Nonetheless, this is something you can only learn on the ground within the movement; it is what will separate the armchair critics such as Pinkoski, from his ‘three camps’ that support the movement (of which, I have yet to see any attending the rally–Black Bloc sure has not been very visible!). It allows the individual to transcend the mainstream media, and will provide them with an honest understanding of what is truly happening within the movement–to really understand that violence is not what Idle No More supports.

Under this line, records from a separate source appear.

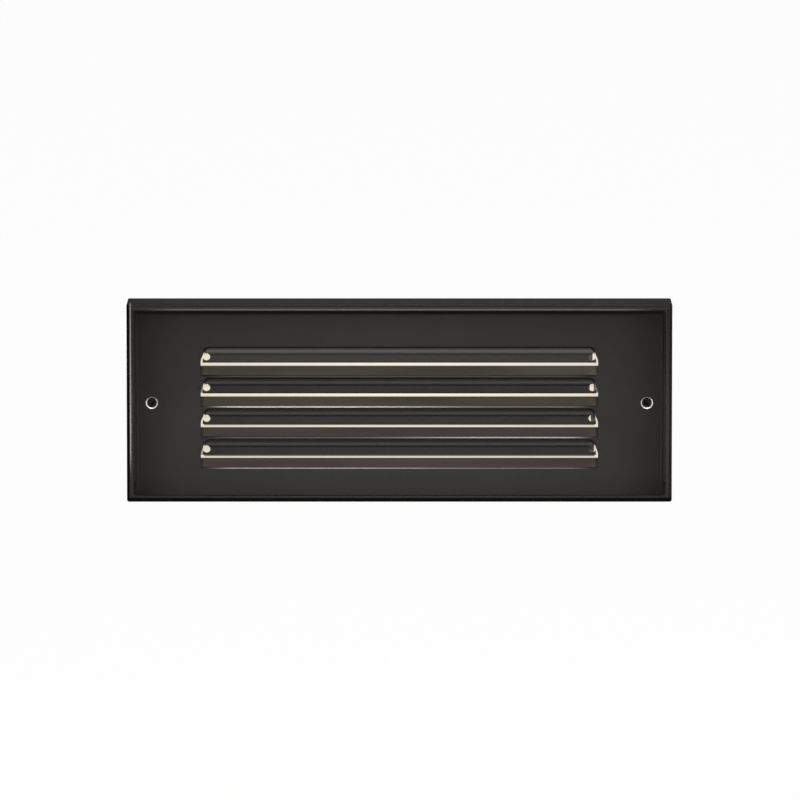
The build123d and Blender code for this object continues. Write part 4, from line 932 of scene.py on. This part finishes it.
FLOOR_CORNERS = np.array([[-1, -1, 0], [1, -1, 0], [1, 1, 0], [-1, 1, 0]]) * FLOOR_REACH
flat_sheet("floor", FLOOR_CORNERS + [0, 0, FLOOR_Z], pale_floor())


# %% [markdown]
# The room beyond the floor is the same white, but lights the object only softly.
# Its nodes are a tree round a Background shader, so the class that serves the
# materials serves here as well.

# %% White room
WORLD_LIGHT = 0.3
ROOM_WHITE = 0.96

world = bpy.data.worlds.new("room")
bpy.context.scene.world = world
world.use_nodes = True
room = Nodes(world.node_tree, "Background", Color=(0.97, 0.98, 1.0))
room.wire(Strength=seen_as_white(room) * (ROOM_WHITE - WORLD_LIGHT) + WORLD_LIGHT)
print("the room lights with", WORLD_LIGHT, "and looks", ROOM_WHITE)

# %% [markdown]
# ## Lamps
#
# The photograph has soft light from above: the cover's top face and the rim's crest
# are light, and the rim leaves a dark crease under itself. So a large lamp hangs
# almost straight overhead, a little to the right. A second lamp is a narrow strip
# low and close in front. The satin coat smears its reflection over the field, which
# makes the middle of the cover lighter than its ends.

# %% Soft lamps
def soft_lamp(name, place, towards, size, watts, colour=(1, 1, 1)):
    """An oblong lamp at a place, turned to a point and hidden from the camera.

    The aim's drop gives the tilt from straight down, and its heading gives the turn.
    """
    data = bpy.data.lights.new(name, "AREA")
    data.shape = "RECTANGLE"
    data.size, data.size_y = size
    data.energy = watts
    data.color = colour
    lamp = bpy.data.objects.new(name, data)
    bpy.context.scene.collection.objects.link(lamp)
    lamp.location = place
    aim = np.array(towards) - np.array(place)
    level = math.hypot(aim[0], aim[1])
    lamp.rotation_euler = (math.atan2(level, -aim[2]), 0, math.atan2(aim[1], aim[0]) - math.pi / 2)
    lamp.visible_camera = False
    print(name, watts, "W,", round(float(np.linalg.norm(aim)), 2), "m away")


soft_lamp("key_lamp", (0.2, -0.05, 1.25), (0, 0, 0), (1.3, 0.9), 20)
soft_lamp("front_lamp", (0.0, -0.22, -0.045), (0, 0, -0.009), (0.25, 0.02), 0.42, (1.0, 0.97, 0.93))

# %% [markdown]
# ## Finish
#
# The view keeps colours as they are.

# %% Keep colours as they are
bpy.context.scene.view_settings.view_transform = "Standard"
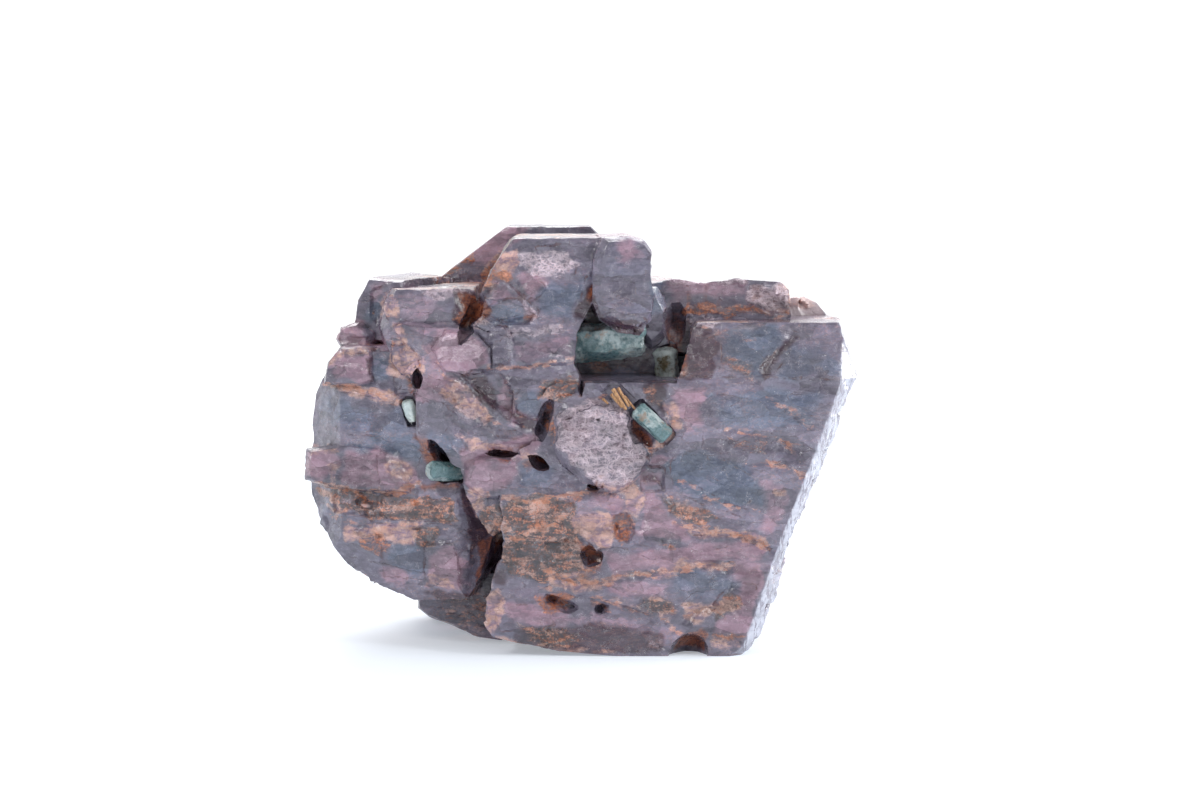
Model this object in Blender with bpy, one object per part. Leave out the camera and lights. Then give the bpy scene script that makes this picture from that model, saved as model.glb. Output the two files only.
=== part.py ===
"""A cluster of purple-grey spinel crystals, with small apatite crystals set in its hollows.

Metres, +Z up. The origin lies on the surface that the cluster rests on, under the middle of its box.
The broad crystal face looks towards -Y. Outlines below are in millimetres, as (x, z) seen from the front.
"""

import math
import random

import bmesh
import bpy
from mathutils import Matrix, Vector

MM = 0.001
SEED = 11
SOCKET_GAP = 0.3
FLOOR = 0.0
MERGE = 0.0001 * MM

SPINEL_COLOUR = (0.235, 0.185, 0.225, 1.0)
APATITE_COLOUR = (0.17, 0.33, 0.31, 1.0)
CHIP_COLOUR = (0.62, 0.70, 0.62, 1.0)
OLIVE_COLOUR = (0.36, 0.34, 0.17, 1.0)
MICA_COLOUR = (0.62, 0.36, 0.17, 1.0)
SPINEL_ROUGHNESS = 0.45
APATITE_ROUGHNESS = 0.25
MICA_ROUGHNESS = 0.4

UP = (0.0, 0.0, 1.0)
DOWN = (0.0, 0.0, -1.0)

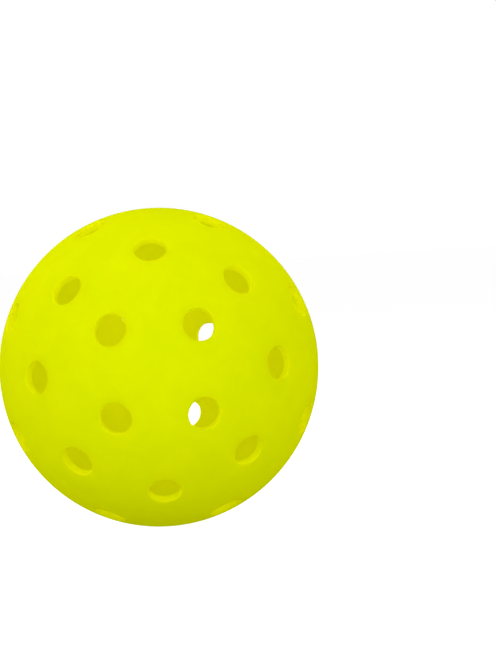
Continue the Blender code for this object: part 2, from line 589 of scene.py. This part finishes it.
def make_softbox(name, azimuth, elevation, diameter, power):
    """A round soft light that points at the ball."""
    light = bpy.data.lights.new(name, "AREA")
    light.shape = "DISK"
    light.size = diameter
    light.energy = power
    direction = direction_at(radians(90 - elevation), radians(azimuth) - QUARTER_TURN)
    softbox = linked(name, light)
    softbox.location = direction * SOFTBOX_DISTANCE
    softbox.rotation_mode = "QUATERNION"
    softbox.rotation_quaternion = direction.to_track_quat("Z", "Y")


def make_camera():
    """The photo's camera. It points at the ball, and then turns to place it in the picture."""
    camera = bpy.data.cameras.new("camera")
    camera.lens = CAMERA_LENS
    camera.clip_start = CAMERA_NEAR
    camera.clip_end = CAMERA_FAR
    away = direction_at(QUARTER_TURN - CAMERA_ELEVATION, CAMERA_AZIMUTH - QUARTER_TURN)
    aim = (-away).to_track_quat("-Z", "Y")
    aim = aim @ Quaternion((0, 0, 1), CAMERA_ROLL)
    aim = aim @ Quaternion((0, 1, 0), CAMERA_PAN)
    aim = aim @ Quaternion((1, 0, 0), CAMERA_TILT)
    viewer = linked("camera", camera)
    viewer.location = away * CAMERA_DISTANCE
    viewer.rotation_mode = "QUATERNION"
    viewer.rotation_quaternion = aim
    bpy.context.scene.camera = viewer


# ---------------------------------------------------------------- the scene

SHELL_PLASTIC = plastic("neon_shell_plastic", SHELL_OUTSIDE, SHELL_INSIDE_PAINTED_LIGHT)
WELD_PLASTIC = plastic("neon_weld_plastic", WELD_COLORS, WELD_COLORS)
FRONT_SHELL = half_shell("front_shell_skin", spigot_rim(), 1, 0.0)
REAR_SHELL = half_shell("rear_shell_skin", socket_rim(), -1, REAR_TWIST)
WELD_BEAD = weld_bead("weld_bead_skin")

for piece, node, slot, material in (
    (FRONT_SHELL, "front_half_shell", "ball_plastic", SHELL_PLASTIC),
    (REAR_SHELL, "rear_half_shell", "ball_plastic", SHELL_PLASTIC),
    (WELD_BEAD, "seam_weld_bead", "weld_plastic", WELD_PLASTIC),
):
    piece.data.materials.append(material)
    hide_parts(node)
    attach(piece, "root")

make_floor()
make_world()
for softbox in SOFTBOXES:
    make_softbox(*softbox)
make_camera()
bpy.context.scene.view_settings.view_transform = "Standard"
bpy.context.scene.cycles.diffuse_bounces = DIFFUSE_BOUNCES
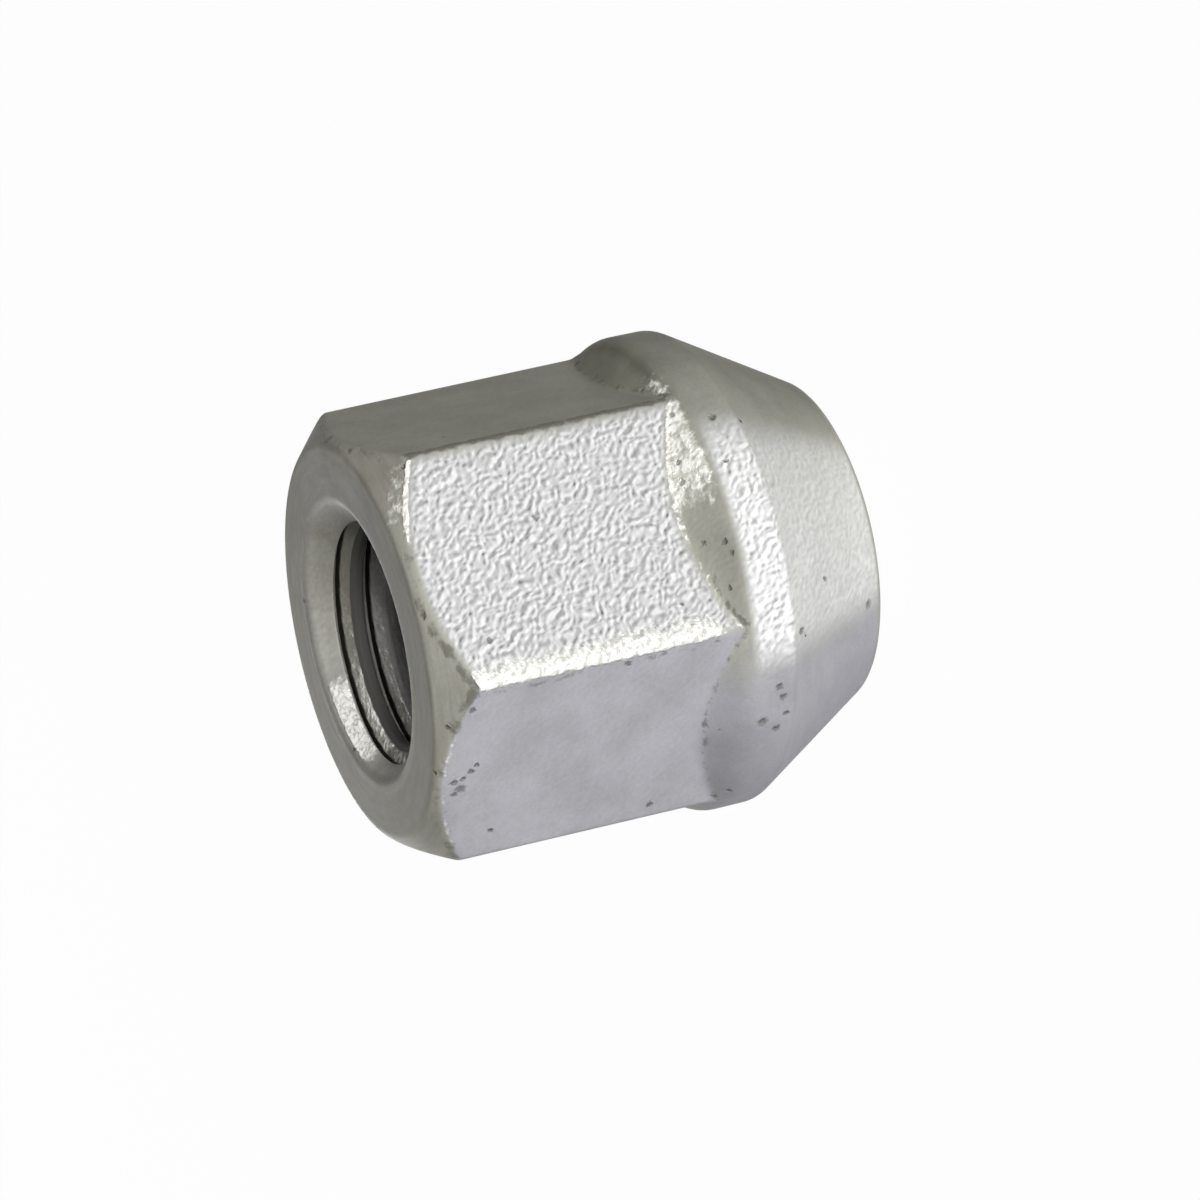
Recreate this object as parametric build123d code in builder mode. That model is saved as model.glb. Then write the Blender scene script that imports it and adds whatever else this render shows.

To see real Indigenous politics, will remove barriers, stereotypes and prejudices of First Nations people, and will show more than what the media portrays – actually seeing Indigenous people for who they are, instead of a statistic, or a thirty-second clip. On the ground, one will see the treatment of First Nations by angry uninformed nut-bars; such as the one who racially assaulted a First Nations woman and family with hot coffee from a passerby while Boxing Day shopping at Kingsway Mall in Edmonton, or the protestors of the Queen Elizabeth II Highway on January 16th–who were being pushed by a motorist without any regard for safety, driving through the rally. By putting a human face to the movement you will gain a great deal of understanding why First Nations people are protesting; a genuine demand for equality, fairness and justice that has been long overdue.
Idle No More is about the rising up of a marginalized group of people, who have little to show than numbers in the attendance of these gatherings, and their use of those numbers should be seen in a positive light, instead of negatively (which means one must transcend what is propagated by mainstream media). Looking at the movement from a person-to-person point of view, you will see that violence will never be the answer. It is an absolute last resort, one that might have to happen to open the eyes of Canadians everywhere–and it only takes one event to change it all(think Ipperwash and Dudley George). Indigenous people are not only standing up for themselves and the beauty and protection of the environment–they are also standing up to protect the democracy that the forefathers of all Canadians stood up for many years ago. It is time for Canada to realize its full potential to also protect democracy, to support the right side, the Canadian side.
Brooks Arcand-Paul is a Cree, who graduated from the University of Alberta in 2012.